En el mundo creado los animales comen por necesidad, por instinto, mientras que el hombre disfruta la comida, la bebida, la vida. Es un don de Dios esa capacidad que tenemos para disfrutar, cada día que Dios nos regala, de las cosas y de la vida. 

Es un regalo, pero a veces pensamos que el placer siempre es pecaminoso. Hay personas que han perdido la capacidad de disfrutar las cosas. Es como si nunca vieran algo bueno en todo lo que el mundo ofrece.

Es cierto que la tentación habitual del hombre es querer disfrutar siempre de todo y estar dispuestos a dar cualquier cosa con tal de no perder lo que le alegra. Pero no podemos pensar que el placer siempre es pecado. La belleza del mundo nos atrae y no la rechazamos.

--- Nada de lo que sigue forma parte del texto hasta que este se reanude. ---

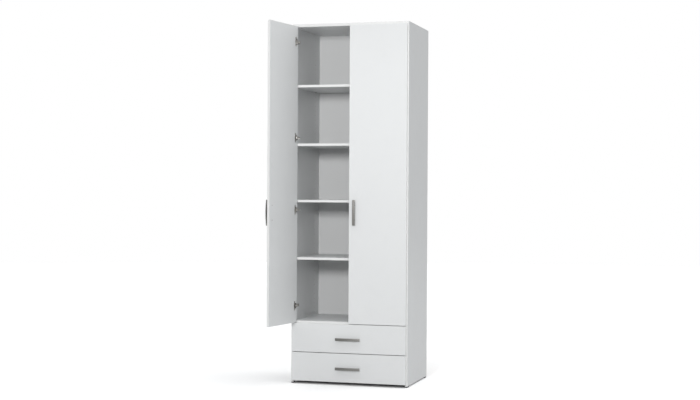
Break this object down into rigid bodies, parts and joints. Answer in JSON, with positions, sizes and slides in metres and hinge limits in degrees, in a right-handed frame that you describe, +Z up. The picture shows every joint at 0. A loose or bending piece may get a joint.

Pero la tentación es querer tener siempre, disfrutar de todo y en todo momento. Tenemos hambre y el hambre nos hace mendigos. El hambre duele y nos hace inconformistas. Lo queremos todo. Nos negamos a renunciar. Surge la tentación. Queremos que las piedras sean pan. Que el dolor sea alegría y la ausencia presencia. No queremos renunciar.

El Señor nos hace mirarle a Él. No vivimos sólo de pan. No sólo del placer y de aquello que nos hace disfrutar de la vida. El amor es más hondo, más profundo, más pleno.